I've just written rather didactically about what "we as a society" need to do. I'm certainly no prophet and I'm no philosopher. I leave grandiose topics such as society to holy men and philosophers. I wish them the best of luck.

The only thing I can speak about with any authority whatsoever is the individual, and by that, of course, I mean myself. So here goes.

I have run across many armchair philosophers and pseudo-intellectuals in my short, but ever-lengthening, time on this planet. I ran across a group of them in the lobby of the hostel this evening. I can spot them easily. They are white, middle-to-upper class, and typically have enough college under their belt to be dangerous (to themselves). If they haven't had college, they've feasted on the fruits of their library cards.

At any rate, you can spot them by their message; it's fairly common and not particularly challenging; in fact they've simply confused bleakness with depth. Their message is this: life is meaningless and painful and anyone with any sense should be filled with despair at the injustice of it all.

In high school, these people were typically known as "Goths' and they carried as their banner their smug quotations from dead middle-to-upper class European men, which their immature minds had digested about as well as their bodies could digest pine bark. Those men all wrote when middle-to-upper class Europeans were the most powerful and blessed creations on the planet. At any rate, woe be to the Goths' peers who thought that life may perhaps, just perhaps, contain any goodness, no matter how small. "Automaton! Sheep!" Oh the condescension!
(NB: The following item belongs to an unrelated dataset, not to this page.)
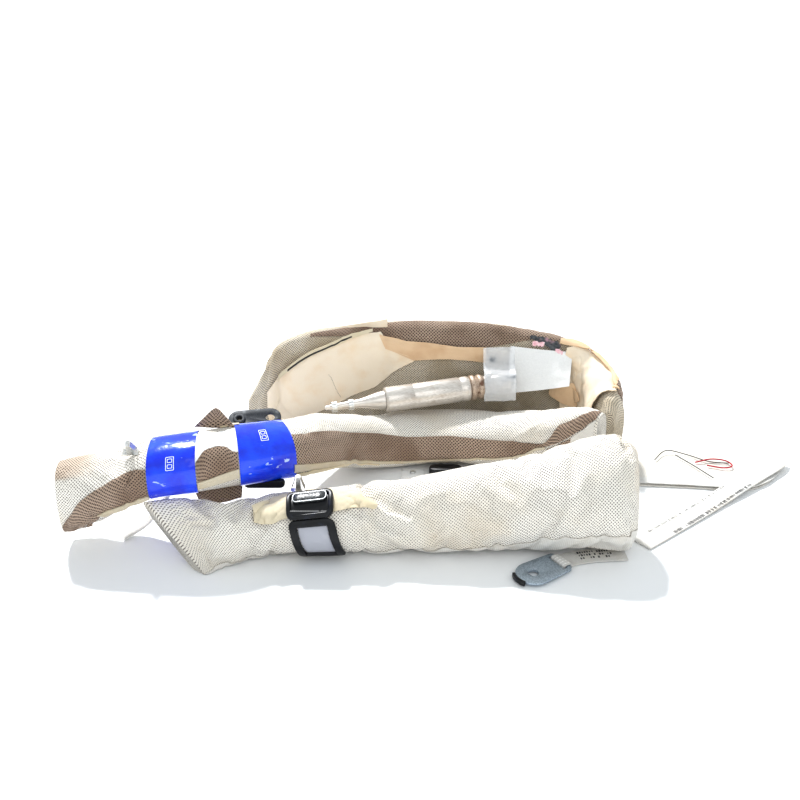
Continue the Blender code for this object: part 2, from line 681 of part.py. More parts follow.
def add_keeper(frame, radius):
    """Plastic keeper pressed on the plate's left rim, which stops the bolt from falling out."""
    inner = arc(0, 0, radius + FIT, 150, 205, 6)
    outer = arc(0, 0, radius + 0.0035, 205, 150, 6)
    prism("bolt_keeper", inner + outer, -0.001, ANCHOR_THICK + 0.0015, frame, BLACK_PLASTIC)


def add_webbing_loop(frame, slot_x):
    """The end of the webbing: a flat loop through the slot and round the bar, and the run to the strap."""
    wall = 0.0011
    height = ANCHOR_THICK / 2
    bar_middle = slot_x + ANCHOR_SLOT_WIDTH / 2 + ANCHOR_BAR / 2
    half_x = ANCHOR_BAR / 2 + 0.0012
    half_z = ANCHOR_THICK / 2 + FIT
    upright = frame @ Matrix.Rotation(math.radians(90), 4, "X")
    half_width = ANCHOR_WEBBING_WIDTH / 2
    rings = []
    for grow, flip in ((0.0, 1), (wall, 1), (wall, -1), (0.0, -1)):
        ring = []
        for k in range(24):
            angle = 2 * math.pi * k / 24
            flat_x = math.copysign(abs(math.cos(angle)) ** 0.5, math.cos(angle)) * (half_x + grow)
            flat_z = math.copysign(abs(math.sin(angle)) ** 0.5, math.sin(angle)) * (half_z + grow)
            ring.append(upright @ Vector((bar_middle + flat_x, height + flat_z, flip * half_width)))
        rings.append(ring)
    from_rings("webbing_loop", rings, WEBBING, hollow=True)
    loop_end = bar_middle + half_x + wall
    route = [frame @ Vector((loop_end + ahead, 0, 0)) for ahead in (BEND_GAP, BEND_GAP + 0.0070)]
    route += [place(0.1480, -0.1285, 0), place(0.168, -0.1260, 0), place(0.190, -0.1240, 0)]
    for point in route:
        point.z = FIT
    path = smooth_path(route, 4)
    ribbon("anchor_webbing", path, ANCHOR_WEBBING_WIDTH, WEBBING_THICK, WEBBING)
    bend = frame @ Vector((loop_end + BEND_GAP / 2, 0, 0))
    print("anchor bend line", [round(v, 5) for v in bend.xy], "at height", FIT + WEBBING_THICK / 2)


# ---------------------------------------------------------------- small parts between the runs
def add_mounting_tabs():
    """Two riveted fabric tabs and the clip body between them, in front of the middle run."""
    for side, x in (("left", -0.030), ("right", 0.046)):
        corner = place(x, 0.041, 0.0)
        outline = [(-0.014, -0.010), (0.014, -0.010), (0.012, 0.010), (-0.012, 0.010)]
        prism("mounting_tab_" + side, outline, 0.0, 0.0016, Matrix.Translation(corner), PAPER)
        axis = Matrix.Translation(corner + Vector((0, 0, 0.0016 + FIT))) @ Matrix.Rotation(math.radians(-90), 4, "Y")
        head = [(0.0, 0.0035), (0.0008, 0.0035), (0.0016, 0.0022)]
        turned("tab_rivet_" + side, head, axis, SPRING_STEEL, sides=16)
    middle = place(0.008, 0.038, 0.0)
    outline = arc(0.012, 0, 0.007, -90, 90, 6) + arc(-0.012, 0, 0.007, 90, 270, 6)
    prism("tab_clip_body", outline, 0.0, 0.011, Matrix.Translation(middle), BLACK_PLASTIC)


def add_left_strap():
    path = smooth_path([
        place(-0.288, -0.075, 0.048), place(-0.300, -0.079, 0.032), place(-0.317, -0.085, 0.013),
        place(-0.340, -0.092, 0.0004),
    ], 4)
    ribbon("left_strap", path, 0.014, 0.0014, WEBBING)


def main():
    clear_scene()
    add_run("front", FRONT_RUN)
    add_run("middle", MIDDLE_RUN)
    add_run("rear", REAR_RUN)
    add_mesh_strips()
    add_tapes()
    add_rear_panels()
    add_clear_film()
    add_corner_tabs()
    add_inflator()
    add_retainer()
    end_clip_foot = skin_point(section_at(MIDDLE_RUN, 2.5), 102, 0.0034)
    add_spring_clip("left_end", end_clip_foot, END_CLIP_LEAN)
    add_bracket()
    add_tether()
    add_anchor()
    add_mounting_tabs()
    add_left_strap()


main()
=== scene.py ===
# %% [markdown]
# # A curtain airbag module, folded up
# The bag that drops from a car's roof rail is a long roll of coated fabric in a sleeve of stretchy mesh. This one
# has been taken out and folded in three runs. The frame gives every hard part its place; this file makes the
# sleeves, strips, tapes and webbing, and gives every surface its finish.

import json
import math
from collections import namedtuple

import bmesh
import bpy
import numpy as np
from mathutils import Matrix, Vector

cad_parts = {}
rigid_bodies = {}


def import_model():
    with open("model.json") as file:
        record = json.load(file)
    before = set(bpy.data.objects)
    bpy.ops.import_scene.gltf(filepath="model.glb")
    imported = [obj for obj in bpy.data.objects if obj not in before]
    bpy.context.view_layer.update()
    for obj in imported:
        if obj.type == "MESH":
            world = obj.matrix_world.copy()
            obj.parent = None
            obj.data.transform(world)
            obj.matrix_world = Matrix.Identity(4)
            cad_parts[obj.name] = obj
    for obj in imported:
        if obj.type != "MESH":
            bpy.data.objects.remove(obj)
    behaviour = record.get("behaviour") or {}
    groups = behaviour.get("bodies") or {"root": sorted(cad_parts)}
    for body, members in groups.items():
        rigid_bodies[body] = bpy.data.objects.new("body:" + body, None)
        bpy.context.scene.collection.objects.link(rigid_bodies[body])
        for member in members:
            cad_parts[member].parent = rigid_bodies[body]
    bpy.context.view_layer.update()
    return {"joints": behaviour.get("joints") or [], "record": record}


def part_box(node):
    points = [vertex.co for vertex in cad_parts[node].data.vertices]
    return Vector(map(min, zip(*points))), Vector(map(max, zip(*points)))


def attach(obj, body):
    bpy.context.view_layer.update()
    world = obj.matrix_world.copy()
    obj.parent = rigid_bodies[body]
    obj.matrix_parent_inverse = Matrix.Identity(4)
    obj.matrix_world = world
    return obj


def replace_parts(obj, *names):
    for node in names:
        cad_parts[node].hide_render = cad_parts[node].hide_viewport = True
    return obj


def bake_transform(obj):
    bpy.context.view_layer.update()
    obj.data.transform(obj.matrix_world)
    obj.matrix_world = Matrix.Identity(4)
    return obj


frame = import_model()
scene = bpy.context.scene
MM = 0.001

# %% [markdown]
# ## Camera
# A camera a little over a metre away looks down at the module as a person would who stands at the packing table.
# A 50 mm lens on a 36 mm sensor keeps the runs' proportions natural.

# %% Camera
camera_data = bpy.data.cameras.new("table_camera")
camera_data.lens = 50
camera_data.sensor_width = 36
camera = bpy.data.objects.new("table_camera", camera_data)
DOWN = 27  # degrees
camera.location = (-0.050, -1.0901, 0.67)
camera.rotation_euler = (math.radians(90 - DOWN), 0, 0)
scene.collection.objects.link(camera)
scene.camera = camera
print("camera looks down at", DOWN, "degrees from", tuple(round(v, 3) for v in camera.location))

# %% [markdown]
# ## Light and floor
# The module lies in a bright white room with one strong studio light behind it. The light leaves a soft shadow on
# the viewer's side, and the room fills it. The plain standard view keeps whites white, and a gamma a little
# below 1 gives the deep shadows between the runs.

# %% Light and floor
scene.view_settings.view_transform = "Standard"
scene.view_settings.look = "None"
scene.view_settings.gamma = 0.80
world = bpy.data.worlds.new("white_room")
world.use_nodes = True
world.node_tree.nodes["Background"].inputs["Color"].default_value = (0.92, 0.97, 1.0, 1.0)
world.node_tree.nodes["Background"].inputs["Strength"].default_value = 0.84
scene.world = world


def add_lamp(name, kind, place, energy, size):
    """A lamp that faces the module. A sun's size is its angle in radians, an area lamp's is its side."""
    data = bpy.data.lights.new(name, kind)
    data.energy = energy
    if kind == "SUN":
        data.angle = size
    else:
        data.size = size
    lamp = bpy.data.objects.new(name, data)
    lamp.location = place
    lamp.rotation_euler = (-Vector(place)).to_track_quat("-Z", "Y").to_euler()
    scene.collection.objects.link(lamp)


add_lamp("studio_key", "SUN", (-0.30, 0.80, 1.02), 3.7, math.radians(4))
add_lamp("front_fill", "AREA", (0.3, -1.8, 1.5), 9, 1.6)

# %% [markdown]
# ## One way to make a finish
# Colours are written as they look on a screen, in hex, and one function turns them into the linear numbers that
# the shader wants. One more function adds a node with its settings and links, so each finish reads as a list of
# the layers that the real material has.

# %% Helpers for finishes
def linear(hex_colour):
    """A screen colour as linear red, green, blue and alpha."""
    found = []
    for k in (1, 3, 5):
        value = int(hex_colour[k:k + 2], 16) / 255
        found.append(value / 12.92 if value <= 0.04045 else ((value + 0.055) / 1.055) ** 2.4)
    return (*found, 1.0)


def add_node(tree, kind, links=None, **settings):
    """Adds a node. Each link's value is a number, a colour or another node's output."""
    node = tree.nodes.new(kind)
    for name, value in settings.items():
        setattr(node, name, value)
    for key, value in (links or {}).items():
        if isinstance(value, bpy.types.NodeSocket):
            tree.links.new(value, node.inputs[key])
        else:
            node.inputs[key].default_value = value
    return node


def start_finish(name, roughness, metallic=0.0):
    """A new material and its shader."""
    made = bpy.data.materials.new(name)
    made.use_nodes = True
    shader = made.node_tree.nodes["Principled BSDF"]
    shader.inputs["Roughness"].default_value = roughness
    shader.inputs["Metallic"].default_value = metallic
    return made, made.node_tree, shader


def ramp_between(tree, factor, low, high):
    """0 below low, 1 above high, smooth between them."""
    return add_node(tree, "ShaderNodeMapRange", {"Value": factor, "From Min": low, "From Max": high},
                    interpolation_type="SMOOTHSTEP").outputs["Result"]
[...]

In college these Goths sometimes traded in their sartorial uniform of black everything to be taken seriously, having achieved at least the modicum of self-awareness necessary to realize intelligent people would find them foolish for talking about the sad, desperate, SOLITARY curse of life when the Goths and their friends were easily identifiable. At any rate, they put away their childish outward trappings, but still the message was broadcast triumphantly. Many may not have heard it because these now wayward "existentialists" chose only to expound their views around the likeminded, with the accompanying masturbatory glee that came with thinking they, and they alone, "got it."

I pick on my wayward brethren, these pretend existentialists, the Arrogant, I call them, but they are no more or less enfuriating and asinine than the other end of the spectrum, the Spoiled, not surprisingly enough also white and middle-to-upper class, who think, uncritically, that life is all flowers and sunshine.

The "truth" as I've seen it, as I've seen it throughout my life (and now I suppose I myself speak with the accursed, aforementioned glee) is that life is a great deal many things, to include horrifying, wonderful, meaningful, meaningless, and a host of other contradictions. I think I offer nothing new when I posit that life is what you make of it.

What do I make of it? What's my personal philosophy? First of all, I think objectivity is of paramount imporantance. Like the Arrogant and the Spoiled, I am a middle-to-upper class white. I am even educated, as imperfectly as I may be. My life isn't perfect and it isn't easy. No one's is. but I've damn sure got it better than most, better than billions on this marble of ours. I try not to lose sight of that.

I'm not a Sri Lankan whose world got washed away in the tsunami; I'm not an Iraqi whose family got killed by a bomber; I'm not a tribesman who had his hands cut off by a rival tribe; I'm not even an American high school drop out, working a dead-end, minimum way job, and living hand to mouth. I most certainly never stormed an impossible beach of bullets, shrapnel and death, watching my friends die all around me. I have it entirely too damn good to insult those who do suffer by either thinking I have it badly OR that life is just too damn stupendous for words.

My philosophy is that there is no wisdom, maturity, or heightened awareness in recognizing only the bad or good that life has to offer. My philosophy is that it's a sight wiser and more mature to count what blessings we have and to try and focus on the best, not worst that life has to offer. Good and bad are going to happen to us so enjoy as much as you can. There is ugliness in this world, and there is beauty; seek out the beautiful. There is unspeakable badness in people, and there is unbelievable goodness; appreciate the good and contribute how you can.

My philosophy is practical, I feel. Be nice to other people, even if they don't deserve it; especially if they don't deserve it. Don't be selfish. Help people if they're down; help people when they're not down. Try to make things better.

It's all very basic and not very exciting. It's not an original philosophy by any stretch of the imagination. For those inclined to believe such things, it's no less than what the son of God told men to do; he told men that for their happiness. For those disinclined to believe in that sort of thing, it's no less than what was obvious to an uneducated carpenter's son over 2,000 years ago; he told men that for their happiness. For those really disinclined to believe in that sort of thing, some nefarious pedagogical mastermind came up with it to keep men weak and subservient; it still makes a lot of sense and, however inadvertently, works for men's happiness.

So be it for the individual or society, I say to the Arrogant or any Mad Prophets, sure there's a damn lot to gripe about, but there's no wisdom or utility in only doing so. To only complain when so obviously fortunate comes across as the mewling of an ungrateful child. I say do something about it; find the good and do what you can to make things better.